One can enjoy eating sausage without feeling an obligation to visit the slaughterhouse or the sausage maker.
One can also enjoy the benefits of government without worrying about all the details about how the community is kept safe from crime, polluted air, water, and food, or any other disturbance.
Some will say that injustice is not in the same league of enjoying meat. Human rights are more a cause for worry than animal rights, and even more important that wrestling with the need of most of us for meat. Vegans of the world, let us hear. You may be on a wave.
It occurs to me that I am writing this on Thanksgiving. The holiday is not celebrated here, except perhaps for the case of some ex-patriates who cannot abide the loss of a good feed. Generally speaking, Israeli ovens are too small for what Americans have bought at their supermarkets in recent days. In your place I would enjoy the meal, without telling the little ones the story of those turkeys on their way to the supermarket.

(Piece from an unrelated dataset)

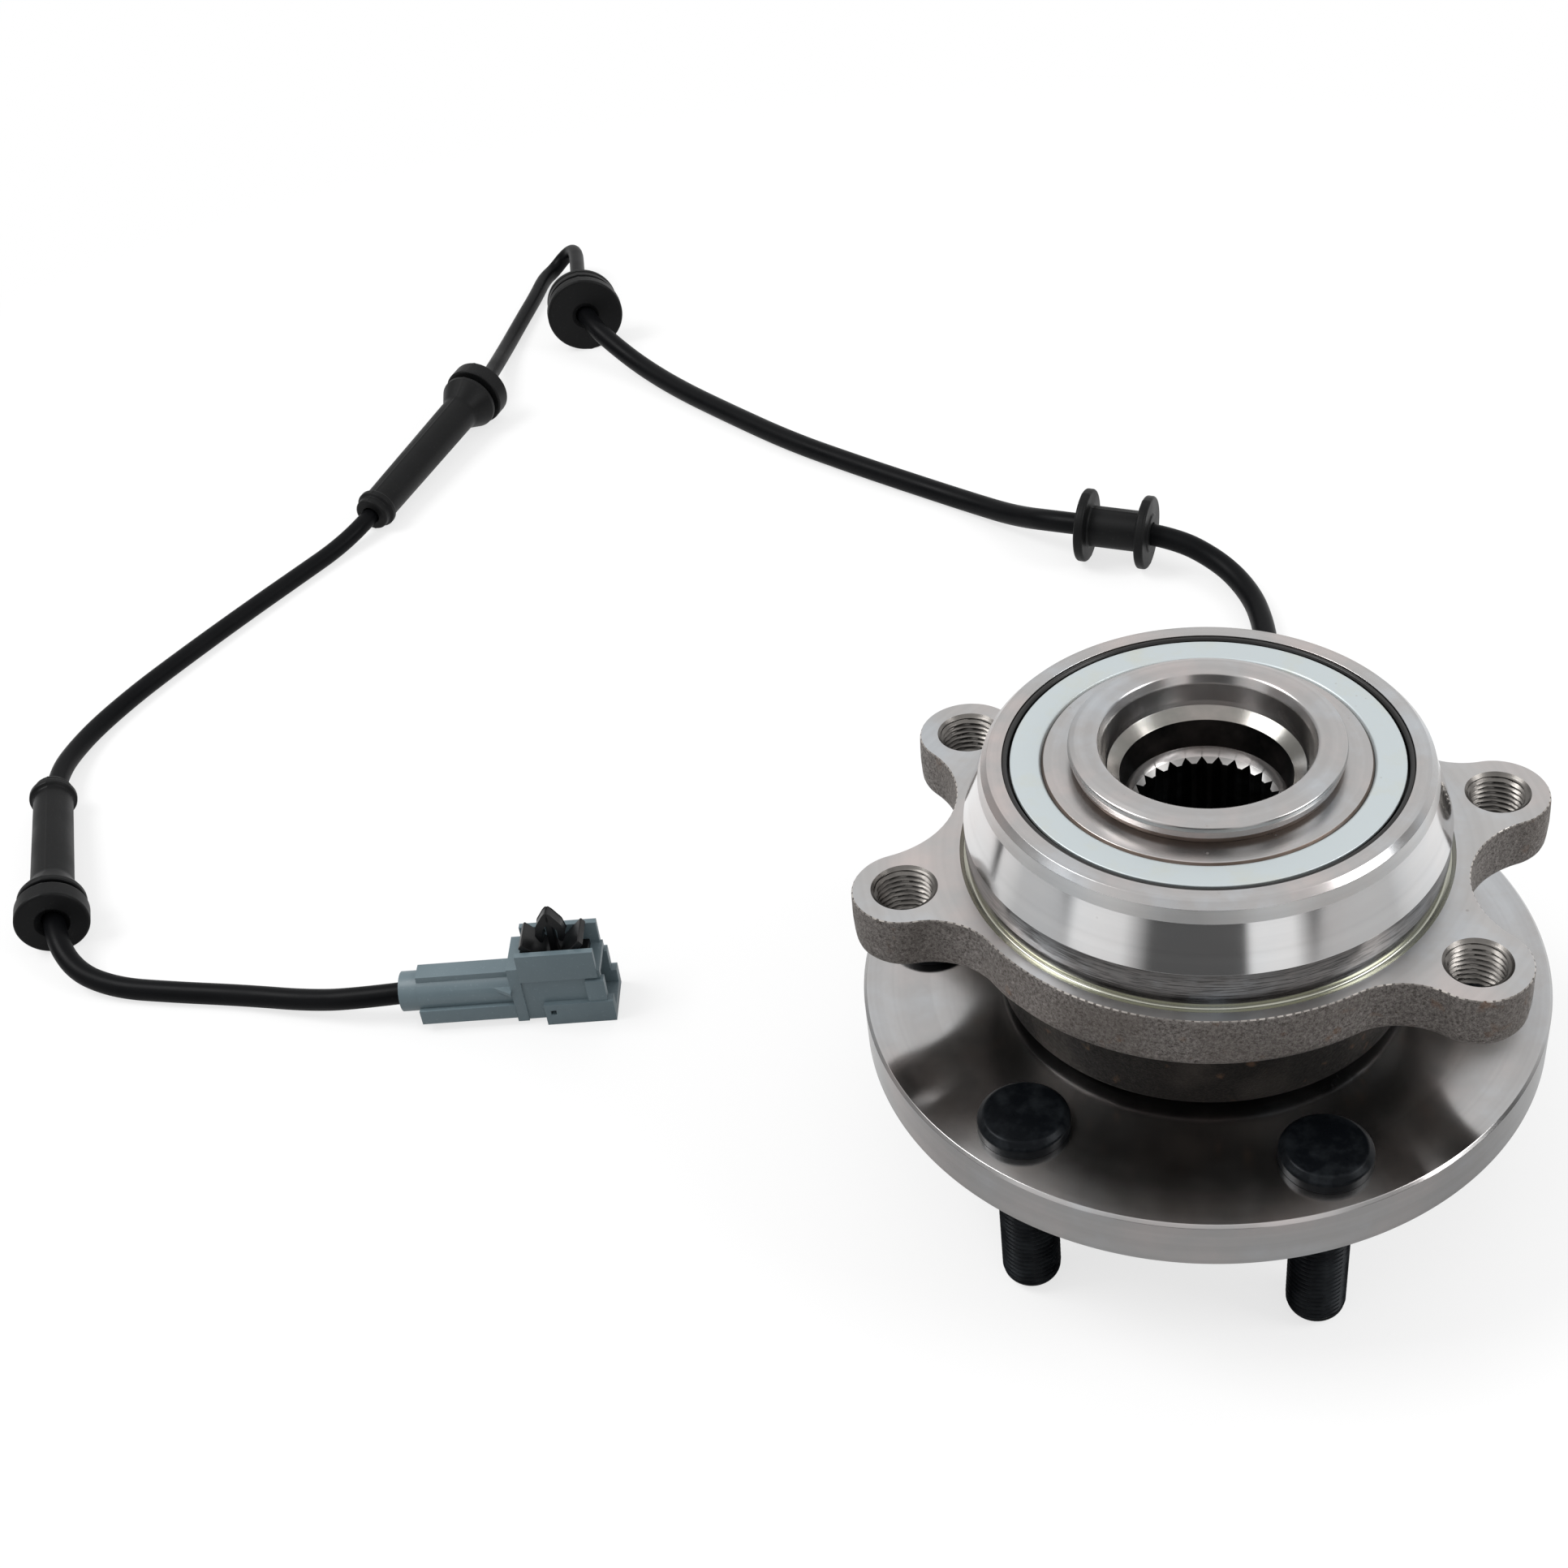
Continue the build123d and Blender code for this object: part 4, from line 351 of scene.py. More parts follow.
@dataclass(frozen=True)
class TurnedSteel:
    """Steel turned or ground round the bearing axis, under a thin oil film."""

    name: str
    base: Colour
    roughness: float
    mark_depth: float = 2e-6
    marks: float = 5200.0
    tint: float = 0.2
    stretch: float = 0.3
    specks: float = 0.1
    streaks: float = 0.12
    dashes: float = 0.0
    dash_scale: Point = (170.0, 170.0, 3400.0)

    def material(self) -> Material:
        """Ring marks in the bump, streaks and tint patches in the colour, specks of rust.

        Returns:
            The material. Its highlights stretch across the ring marks.
        """
        material, graph, surface = new_material(self.name)
        ring = graph.group(turning_marks(), Marks=self.marks)
        film = graph.group(oil_film(), Base=self.base, Amount=self.tint)
        streak = darker(self.base, 0.3)
        streaked = graph.remap(ring["Broad"], 0.38, 0.62, 0.0, self.streaks)
        colour = graph.mix(streaked, film["Color"], streak)
        if self.dashes > 0.0:
            stretched = graph.vector("MULTIPLY", graph.place(), self.dash_scale)
            dash = graph.remap(graph.noise(1.0, 4.0, stretched, 0.6), 0.47, 0.62, 0.0, self.dashes)
            colour = graph.mix(dash, colour, streak)
        rough = self.roughness
        rough = graph.remap(film["Smear"], 0.0, 1.0, rough * 0.9, rough * 1.12)
        metallic = 1.0
        if self.specks > 0.0:
            dots = graph.group(rust_specks(), Cells=330.0)
            dust = graph.math("MULTIPLY", dots["Mask"], self.specks)
            colour = graph.mix(dust, colour, RUST)
            rough = graph.math("ADD", rough, graph.math("MULTIPLY", dust, 0.5))
            metallic = graph.remap(dust, 0.0, 1.0, 1.0, 0.1)
        around = graph.vector("CROSS_PRODUCT", (0.0, 0.0, 1.0), graph.place())
        spaces = {"vector_type": "VECTOR", "convert_from": "OBJECT", "convert_to": "WORLD"}
        graph.fill(
            surface,
            Base_Color=colour,
            Metallic=metallic,
            Roughness=rough,
            Normal=graph.bump(ring["Height"], self.mark_depth),
            Anisotropic=self.stretch,
            Anisotropic_Rotation=ACROSS_THE_MARKS,
            Tangent=graph.add("VectorTransform", spaces, n0=around).outputs[0],
        )
        return material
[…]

There is some concern about one of the dark corners of this society. Dark in the sense of unknown, and perhaps beyond the desire of most Israelis to know. Like the innards of the sausage industry, we don''t worry about everything.
Also dark in the view of some Israelis, because it represents one of the places they find injustice.
The issue is the country''s treatment of the migrants who come over the border with Egypt.
If you enjoy pondering legal complexity with a great deal of uncertainty, this is a good place to begin.
International treaties provide certain rights pertaining to asylum for individuals fleeing persecution. However, one of the complexities is whether those rights apply to individuals who have passed through one or several countries on their way to reaching the country where they claim asylum. According to the "safe third country" principle, an asylum seeker can claim protection only in the first safe country reached after leaving the country of origin.
By this principle, Israel is not the proper address for asylum seekers who have passed through Egypt, and perhaps other countries, since leaving their place of origin. Egypt may not be a paradise, but so far we do not hear of Egyptians fleeing their country and claiming asylum in Israel. The migrants reaching Israel come from African countries--most of them apparently from Eritrea--and their claims of refuge ought to have been presented to Egyptian authorities, or those of some other country on their way to Egypt.
Should Israel accept responsibility for an unknown--and apparently increasing number of Africans--who see it as one of the better places to seek a homeland?
Israel is working to build a barrier along the border with Egypt that is meant to prevent, or at least discourage the migration. Most of the border is still an unmarked line through the desert. There are outposts and patrols by Israeli and Egyptian soldiers, but nothing close to assuring a closed frontier.
It is not easy to discover the numbers of migrants coming over the Sinai, their origins, or the justice of their claims about persecution. They come without documents and claim what they want. Getting to the Israeli border is neither easy nor pleasant. We hear that they must pay Beduin smugglers to guide them, and that the smugglers exploit them financially, sexually, and--according to recent reports--drug some and turn them over to Egyptian physicians who extract organs and leave the donors to die. Egyptian soldiers act to prevent the migrants from reaching the Israeli border. They kill some and take some into custody. Without anything close to decent information, we can only wonder whether those activities are meant to satisfy Israeli demands that Egypt stop the migration through its territory, or are part of Egypt''s chronic warfare against the Beduin of Sinai.
A substantial number of the migrants encounter Israeli soldiers patrolling the border. Again, we do not know if this is most of the migrants, or how many get across unobserved and find their way to the communities of Africans in the nearby city of Eilat or further north in Tel Aviv. There they do what illegal migrants do elsewhere in the underground industries of menial work in restaurants, hotels, gas stations, agriculture, house cleaning, and gardening.
Those apprehended by IDF patrols go to a prison being expanded to accommodate them while individual cases are judged pending decisions about refugee status or return to their home country. Insofar as the migrants lack documents, it is no easy task to determine where they are from, or how justified their requests for asylum. African countries are not eager to accept undocumented individuals that Israel claims to be their nationals. A substantial number of refugees say that they are from Dafur or elsewhere in Sudan, where abuses make such claims attractive to human rights activists. Israel has no formal relationship with the Sudan that can aid with identification or repatriation.
Israel''s human rights organizations claim that the migrants are not given adequant representation to establish their claims, or sufficient medical treatment to deal with their problems. The prison service does not go out of its way to facilitate inquiries. A recent article in Ha''aretz is characteristically generous in reporting the claims of human rights advocates, without pondering the knotty question as to what Israel should be doing for migrants coming from who knows where via Egypt.
Not a pleasant story for Thanksgiving? Neither are the stories of all those turkeys.